The second thing is basically what I wrote my whole book about, and folks should really read the book. But it is truly understanding that, yes, trans and queer people are under attack, and there are simple ways we can fight. Listening to trans and queer people is huge. Calling us by our right name and pronouns; correcting other people when they misgender us; showing up at the polls and voting for people who won’t take away our rights; donating to grassroots organizations that are going to actually help fight for our rights; and donating to nationwide organizations, like the ACLU, that are actually litigating our rights in court. All those things are great, and the true work is going to happen when people in society actually stand up and have those conversations with people who won’t listen.
Ultimately, alongside the pain, the invalidation, and the despair that I sometimes feel as a result of the political climate, I also feel so empowered by knowing that I know that I’m trans.

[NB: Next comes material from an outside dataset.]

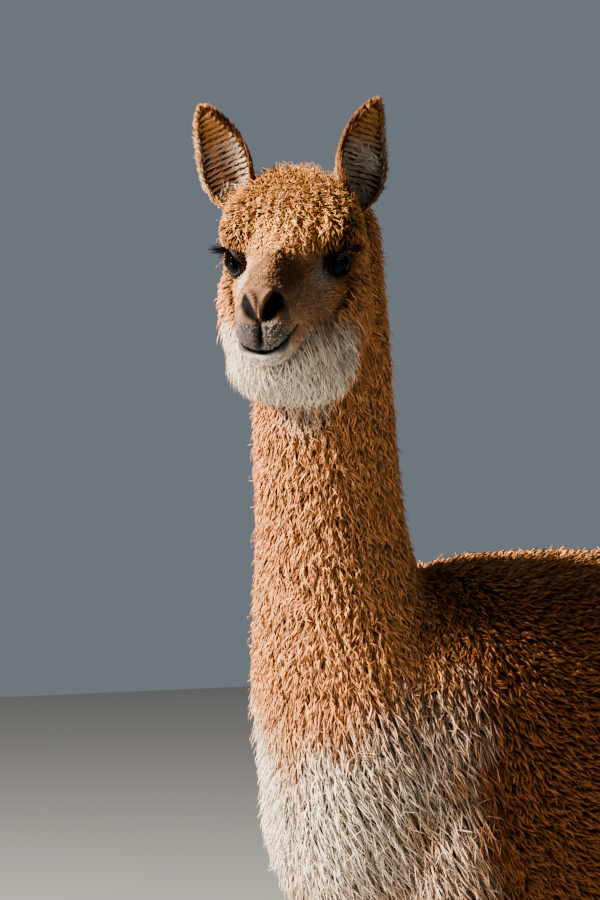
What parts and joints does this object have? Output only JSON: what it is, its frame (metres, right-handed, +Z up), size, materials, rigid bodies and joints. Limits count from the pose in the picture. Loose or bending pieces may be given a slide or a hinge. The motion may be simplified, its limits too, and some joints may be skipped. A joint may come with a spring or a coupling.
{
  "type": "alpaca",
  "caption": "Life-size standing alpaca with a short fawn fleece, pale bib and beard, upright neck and ears, and its head turned to its left.",
  "frame": {"origin": "on the floor, under the middle of the animal's box", "axes": "+Z up, -Y the way the body faces, +X the animal's left"},
  "size_m": [0.3698, 1.0536, 1.3517],
  "materials": {
    "fleece_neck": "short dense crimped fleece, warm tan, cream on beard and bib",
    "fleece_brown": "short dense crimped fleece, cinnamon brown",
    "eye_dark": "wet, dark brown to black",
    "nail_horn": "dull dark horn"
  },
  "bodies": {
    "root": {"ear_left": "fleece_brown", "ear_right": "fleece_brown", "eye_left": "eye_dark", "eye_right": "eye_dark", "head": "fleece_neck", "leg_fore_left": "fleece_brown", "leg_fore_right": "fleece_brown", "leg_hind_left": "fleece_brown", "leg_hind_right": "fleece_brown", "nail_fore_left_1": "nail_horn", "nail_fore_left_2": "nail_horn", "nail_fore_right_1": "nail_horn", "nail_fore_right_2": "nail_horn", "nail_hind_left_1": "nail_horn", "nail_hind_left_2": "nail_horn", "nail_hind_right_1": "nail_horn", "nail_hind_right_2": "nail_horn", "neck": "fleece_neck", "tail": "fleece_brown", "trunk": "fleece_brown"}
  },
  "joints": []
}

They cannot ban my knowing of myself. No matter how many bans they pass, no matter how many bills they introduce, they actually can’t take away me knowing that I am trans. They can take away my hormones, they can take away my access, they can take away the bathrooms, they can take away the sports, but they can’t take away the fact that I know that I’m trans. Your identity can’t be taken from you. Once you know it, that is your power. And we get to hold that as a sacred part of ourselves that will always drive progress forward.